Stated task -> Send back all the data below, exactly as given.

Scripts that build objects:
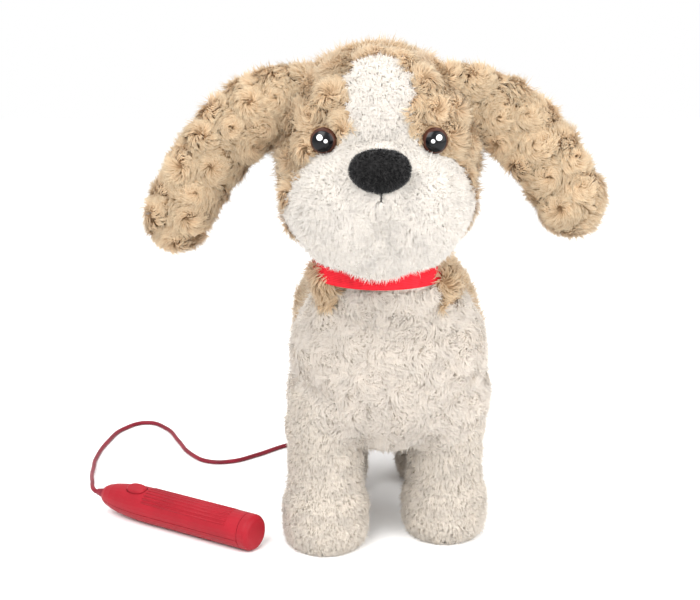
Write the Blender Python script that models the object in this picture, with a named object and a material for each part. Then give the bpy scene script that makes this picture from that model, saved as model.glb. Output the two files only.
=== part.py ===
"""A walking plush puppy on a wired handset, built as an assembly of separate parts.

Run it with: blender --background --python part.py
The puppy stands on z = 0 and faces -Y, so its left side is at +X. Units are metres.
"""

import math

import bmesh
import bpy
from mathutils import Vector

# ------------------------------------------------------------------ driving dimensions
# The puppy's centre line, measured from the middle of the whole set's floor area.
PUPPY_X = 0.0280
PUPPY_Y = 0.0066

GAP = 0.0003  # left between pieces that touch
RUNNING_GAP = 0.0004  # radial play of a pin in its hole

# Legs: all four are the same length and are stopped part of the way through a stride.
ANKLE_DROP = 0.088  # hip axis to the ankle, along the leg
ANKLE_HEIGHT = 0.0130  # ankle to the floor
STRIDE_REST = math.radians(6.0)  # lean of the legs in this stance: left back, right forward
FOOT_PAD = (0.028, 0.034, 0.0030)
HIP_HEIGHT = ANKLE_DROP * math.cos(STRIDE_REST) + ANKLE_HEIGHT
FRONT_HIP_Y = -0.044
REAR_HIP_Y = 0.050
LEG_X = 0.034  # middle of a foot, from the centre line
BAR_INNER = 0.0270  # the plastic leg bar lies between these two distances
BAR_OUTER = 0.0320
BAR_WIDTH = 0.014
AXLE_RADIUS = 0.0020
LINK_ARM = 0.010  # hip axis up to the link rod's pins
CRANK_ARM = 0.022  # hip axis up to the crank axis
CRANK_THROW = 0.005

# The hard shell that holds the drive.
SHELL_HALF = 0.024
SHELL_Y = (-0.056, 0.066)
SHELL_Z = (0.073, 0.140)
WALL = 0.0020

# Gear train: three equal stages.
MODULE = 0.0008
PINION_TEETH = 10
WHEEL_TEETH = 30
MESH_DISTANCE = MODULE * (PINION_TEETH + WHEEL_TEETH) / 2 + 0.0001

# Head.
SKULL_CENTRE = Vector((0.0, -0.066, 0.2385))
SKULL_RADII = Vector((0.054, 0.052, 0.0590))
MUZZLE_CENTRE = Vector((0.0, -0.103, 0.2140))
MUZZLE_RADII = Vector((0.0465, 0.043, 0.0385))
EYE_X = 0.0290
EYE_Z = 0.2525
EYE_RADIUS = 0.0078
NOSE_CENTRE = Vector((0.0, -0.1405, 0.2420))
EAR_SEAM = Vector((0.0525, -0.072, 0.265))
POST_Y = -0.046

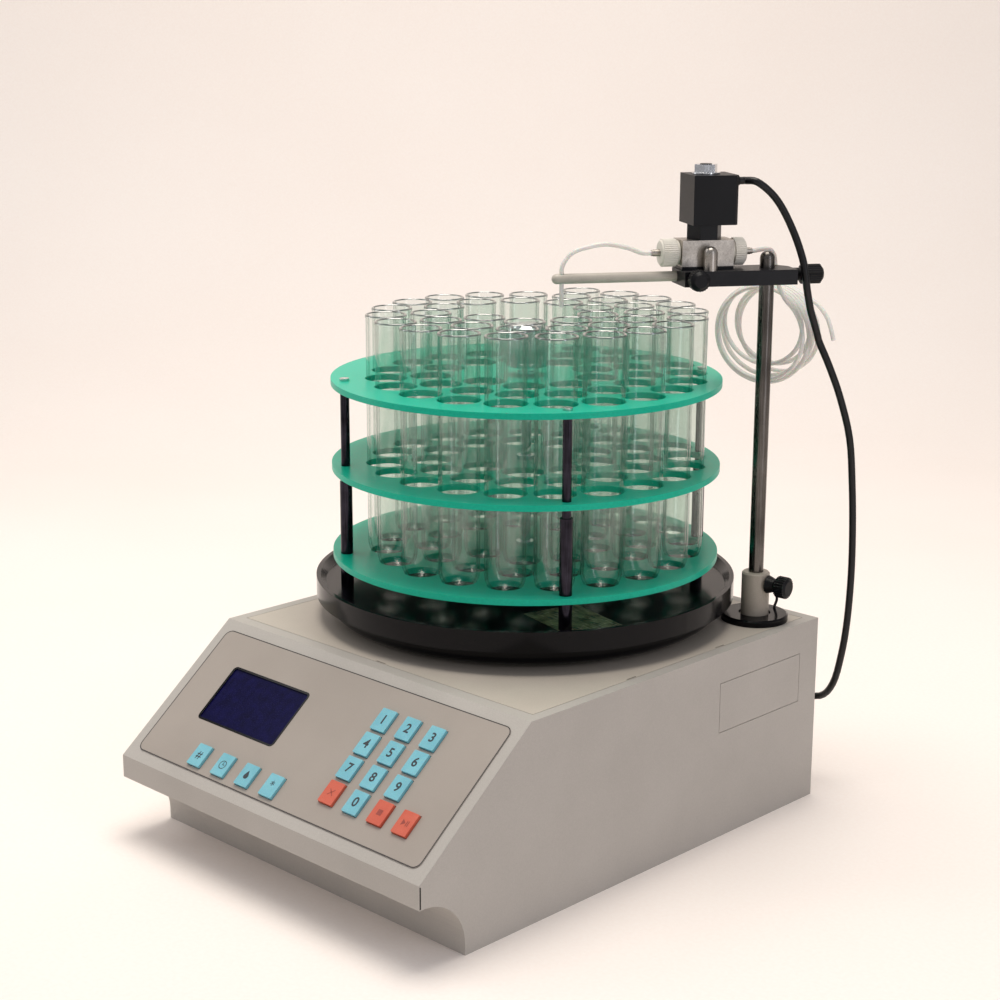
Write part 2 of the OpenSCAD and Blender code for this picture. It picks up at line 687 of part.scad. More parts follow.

Reply ->
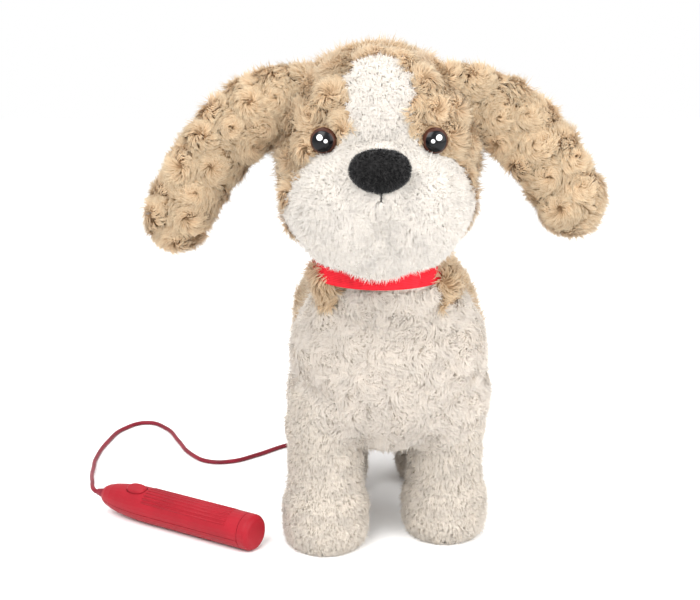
Write the Blender Python script that models the object in this picture, with a named object and a material for each part. Then give the bpy scene script that makes this picture from that model, saved as model.glb. Output the two files only.
=== part.py ===
"""A walking plush puppy on a wired handset, built as an assembly of separate parts.

Run it with: blender --background --python part.py
The puppy stands on z = 0 and faces -Y, so its left side is at +X. Units are metres.
"""

import math

import bmesh
import bpy
from mathutils import Vector

# ------------------------------------------------------------------ driving dimensions
# The puppy's centre line, measured from the middle of the whole set's floor area.
PUPPY_X = 0.0280
PUPPY_Y = 0.0066

GAP = 0.0003  # left between pieces that touch
RUNNING_GAP = 0.0004  # radial play of a pin in its hole

# Legs: all four are the same length and are stopped part of the way through a stride.
ANKLE_DROP = 0.088  # hip axis to the ankle, along the leg
ANKLE_HEIGHT = 0.0130  # ankle to the floor
STRIDE_REST = math.radians(6.0)  # lean of the legs in this stance: left back, right forward
FOOT_PAD = (0.028, 0.034, 0.0030)
HIP_HEIGHT = ANKLE_DROP * math.cos(STRIDE_REST) + ANKLE_HEIGHT
FRONT_HIP_Y = -0.044
REAR_HIP_Y = 0.050
LEG_X = 0.034  # middle of a foot, from the centre line
BAR_INNER = 0.0270  # the plastic leg bar lies between these two distances
BAR_OUTER = 0.0320
BAR_WIDTH = 0.014
AXLE_RADIUS = 0.0020
LINK_ARM = 0.010  # hip axis up to the link rod's pins
CRANK_ARM = 0.022  # hip axis up to the crank axis
CRANK_THROW = 0.005

# The hard shell that holds the drive.
SHELL_HALF = 0.024
SHELL_Y = (-0.056, 0.066)
SHELL_Z = (0.073, 0.140)
WALL = 0.0020

# Gear train: three equal stages.
MODULE = 0.0008
PINION_TEETH = 10
WHEEL_TEETH = 30
MESH_DISTANCE = MODULE * (PINION_TEETH + WHEEL_TEETH) / 2 + 0.0001

# Head.
SKULL_CENTRE = Vector((0.0, -0.066, 0.2385))
SKULL_RADII = Vector((0.054, 0.052, 0.0590))
MUZZLE_CENTRE = Vector((0.0, -0.103, 0.2140))
MUZZLE_RADII = Vector((0.0465, 0.043, 0.0385))
EYE_X = 0.0290
EYE_Z = 0.2525
EYE_RADIUS = 0.0078
NOSE_CENTRE = Vector((0.0, -0.1405, 0.2420))
EAR_SEAM = Vector((0.0525, -0.072, 0.265))
POST_Y = -0.046

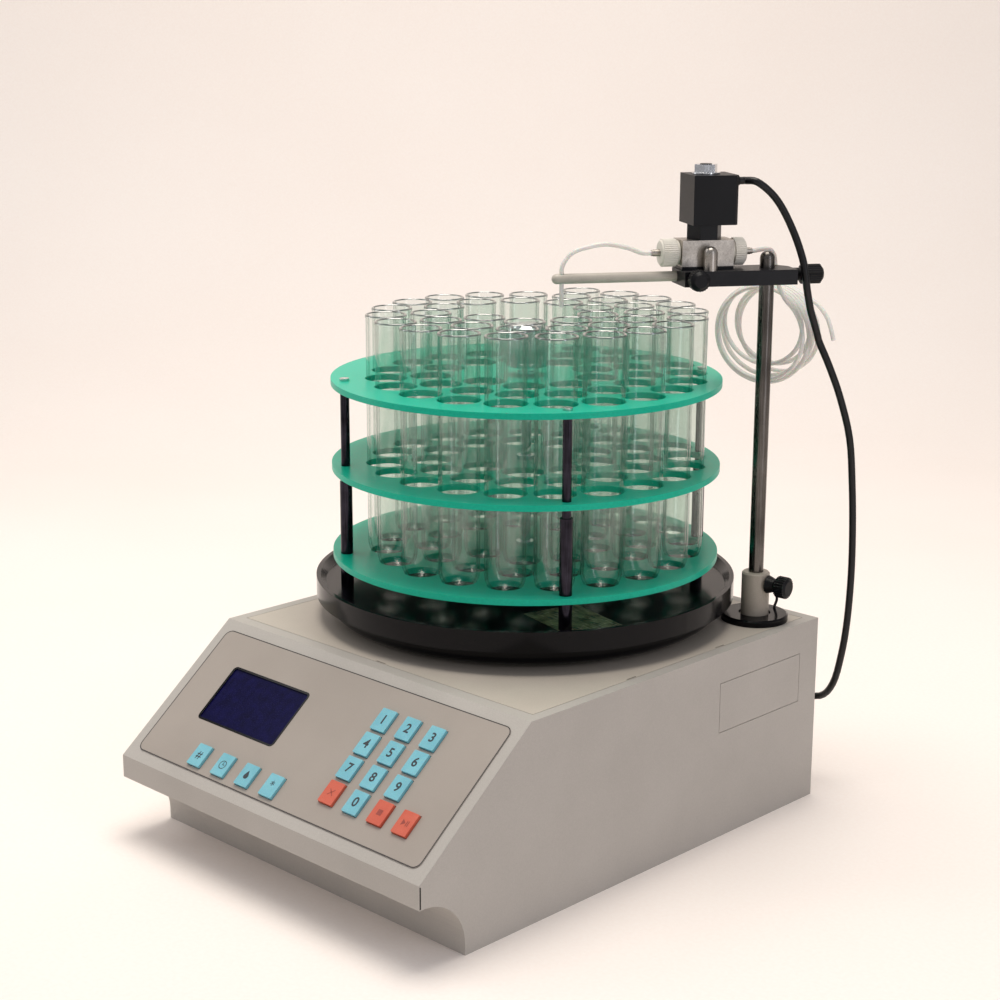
Write part 2 of the OpenSCAD and Blender code for this picture. It picks up at line 687 of part.scad. More parts follow.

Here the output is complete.